# RECORDED DATA
++++++++++
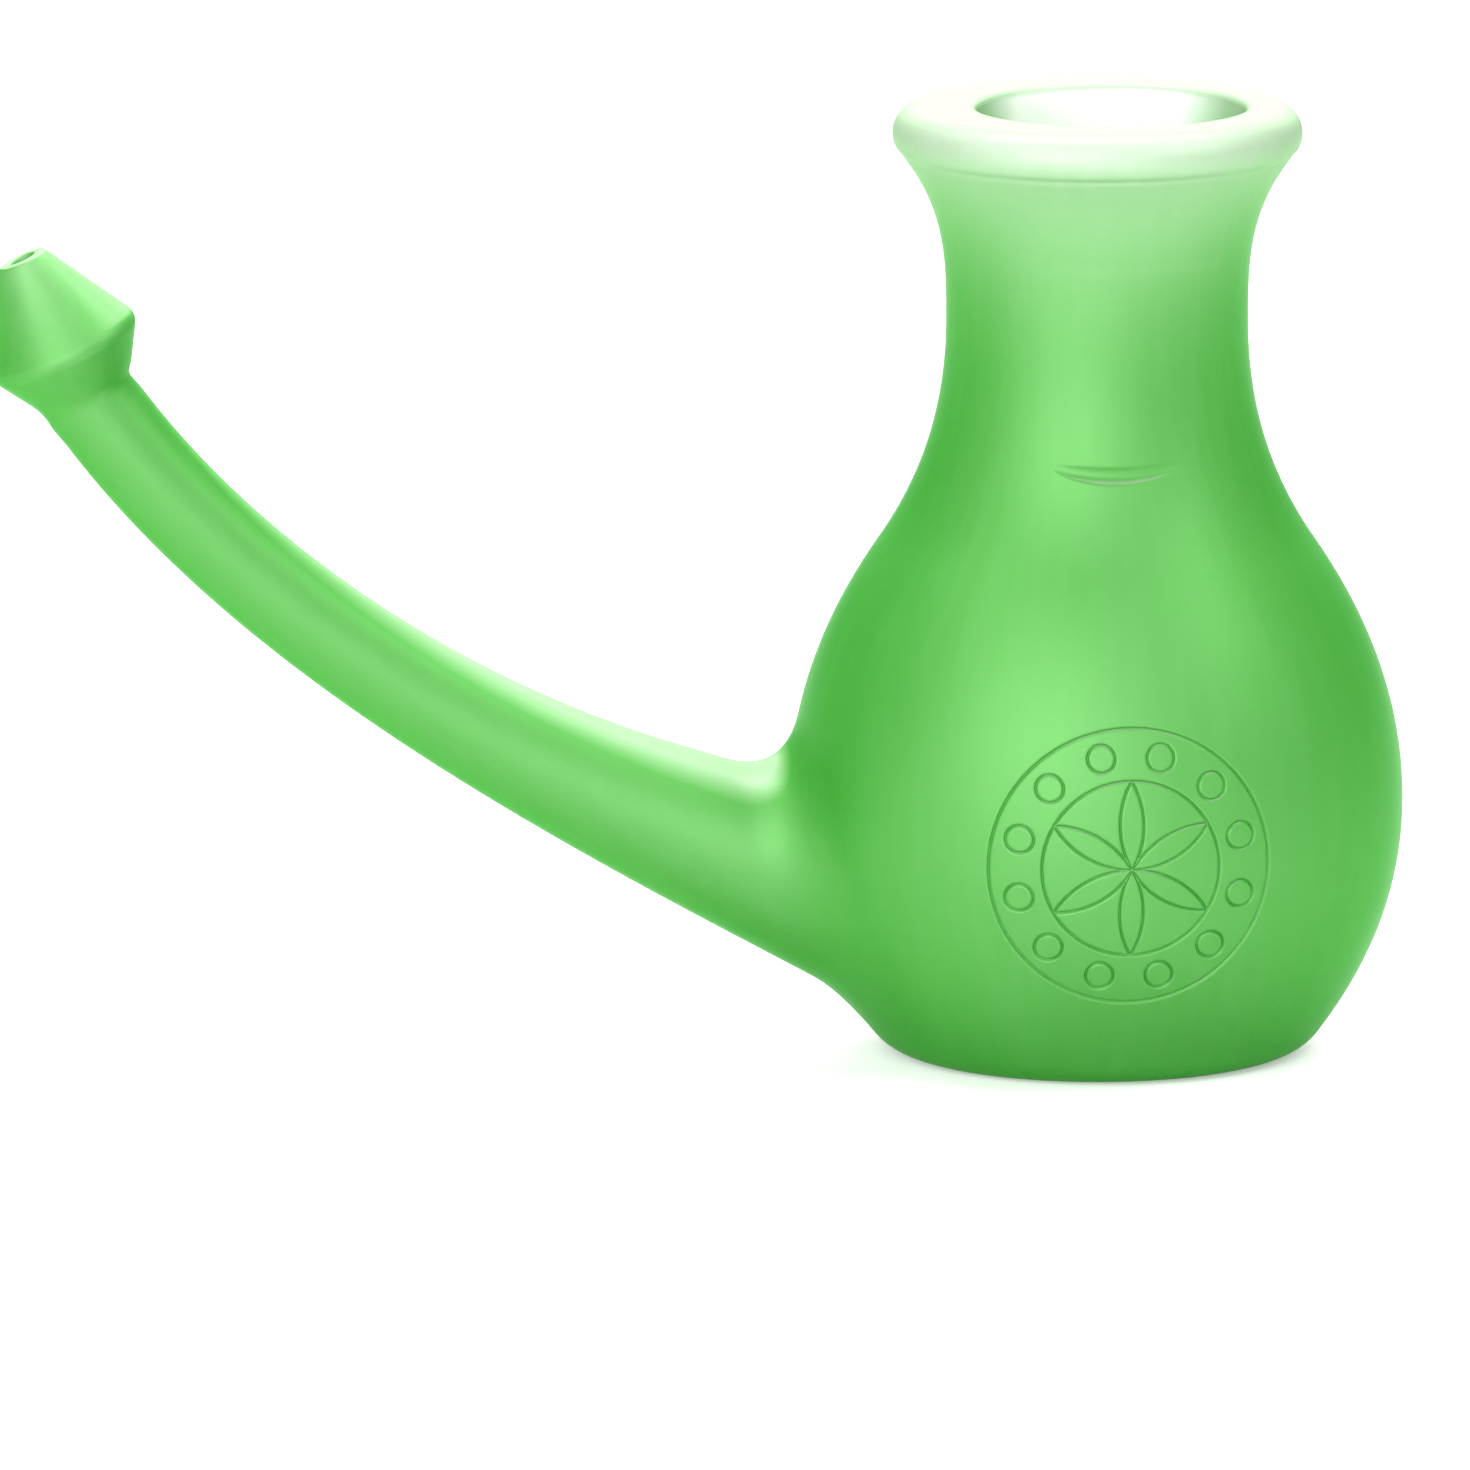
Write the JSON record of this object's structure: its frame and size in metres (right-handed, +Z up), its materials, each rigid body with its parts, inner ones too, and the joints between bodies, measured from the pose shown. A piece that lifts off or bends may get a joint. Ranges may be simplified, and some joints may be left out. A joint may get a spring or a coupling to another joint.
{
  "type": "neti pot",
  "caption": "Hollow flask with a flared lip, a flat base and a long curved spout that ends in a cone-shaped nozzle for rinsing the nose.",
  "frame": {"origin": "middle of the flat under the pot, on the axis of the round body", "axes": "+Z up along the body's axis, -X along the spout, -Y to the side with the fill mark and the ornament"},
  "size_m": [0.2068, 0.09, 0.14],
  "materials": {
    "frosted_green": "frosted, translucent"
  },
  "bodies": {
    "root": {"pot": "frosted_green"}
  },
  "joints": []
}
++++++++++
# DO THIS
Copy all of the material word for word.

# WRITTEN REPLY
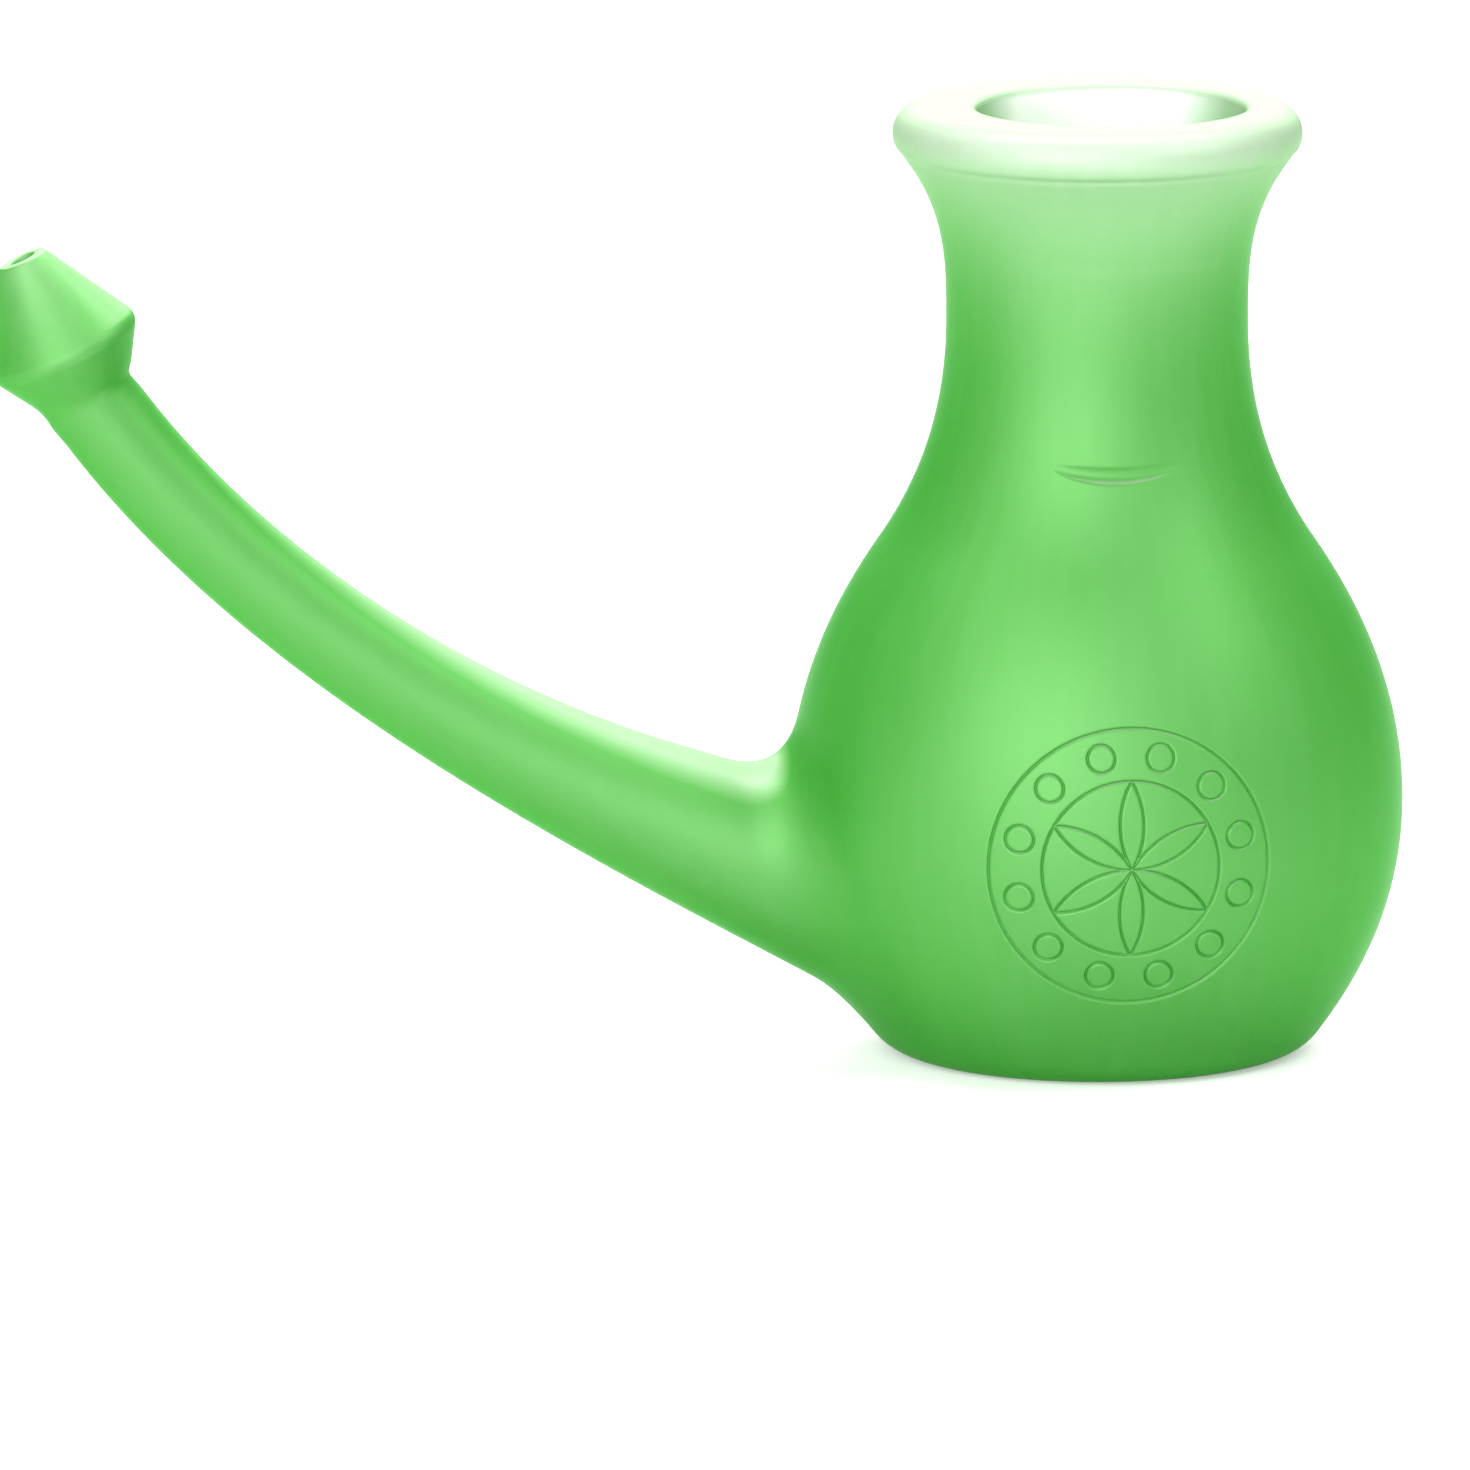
Write the JSON record of this object's structure: its frame and size in metres (right-handed, +Z up), its materials, each rigid body with its parts, inner ones too, and the joints between bodies, measured from the pose shown. A piece that lifts off or bends may get a joint. Ranges may be simplified, and some joints may be left out. A joint may get a spring or a coupling to another joint.
{
  "type": "neti pot",
  "caption": "Hollow flask with a flared lip, a flat base and a long curved spout that ends in a cone-shaped nozzle for rinsing the nose.",
  "frame": {"origin": "middle of the flat under the pot, on the axis of the round body", "axes": "+Z up along the body's axis, -X along the spout, -Y to the side with the fill mark and the ornament"},
  "size_m": [0.2068, 0.09, 0.14],
  "materials": {
    "frosted_green": "frosted, translucent"
  },
  "bodies": {
    "root": {"pot": "frosted_green"}
  },
  "joints": []
}